The varieties have allowed Florida to produce blueberries from late March to mid-May, between when the blueberry season ends in South America and begins north of Florida. Blueberries harvested in that window are more lucrative, fetching $5 per pound versus $2 afterward, says Alto Straughn, an Alachua County blueberry farmer.
Straughn says he has helped test hundreds of UF’s blueberry varieties over the years on his three farms in Alachua County. Those farms have grown from 25 acres in 1983 to 700 acres today, he says, with most of the growth occurring since the late 1990s. That period has coincided with improvements in the size and quality of the berries, he says.
“If you weren’t there, you wouldn’t appreciate how much change has occurred,” he says.
UF conducts blueberry research at its Plant Science Research and Education Unit in Citra. The latest research includes breeding or grafting blueberries with sparkleberry, which grows upright in a single trunk like a tree and would allow for mechanical rather than hand harvesting of the fruit.

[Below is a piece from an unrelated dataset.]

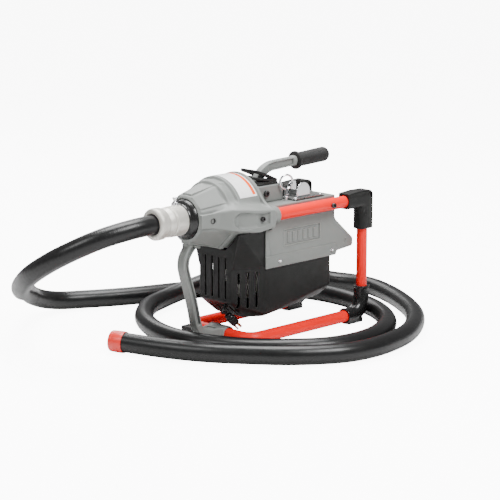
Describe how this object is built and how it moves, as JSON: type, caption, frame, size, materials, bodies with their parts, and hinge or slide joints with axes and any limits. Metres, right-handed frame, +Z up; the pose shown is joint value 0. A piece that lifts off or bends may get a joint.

“Maybe at some point down the road we will have a super blueberry plant,” says Jeff Williamson, a UF horticultural sciences professor who specializes in blueberries.
Other issues of focus include developing blueberries that need less water, are better suited to Florida’s soils and require little or no cold during their dormant period. The varieties have allowed blueberry farms to be established as far south as LaBelle, says Bill Braswell, president of the Florida Blueberry Growers Association.
“That’s the only reason we’re in business … This is not blueberry country,” he says.
Braswell was an airline pilot before becoming a blueberry farmer in Polk County a dozen years ago. Established agricultural companies such as Winter Haven-based Wm. G. Roe & Sons, founded in 1927 and marketing its products under the Noble brand, have diversified in adding blueberries to their traditional citrus production.
The blueberry season fits between seasons for citrus, allowing farm workers to be employed there for more of the year, says Bill Roe, company vice president. The research being done at UF has resulted in varieties that can be grown earlier and farther south, he says.
“We don’t have the money in our budgets to do the things they do,” Roe says.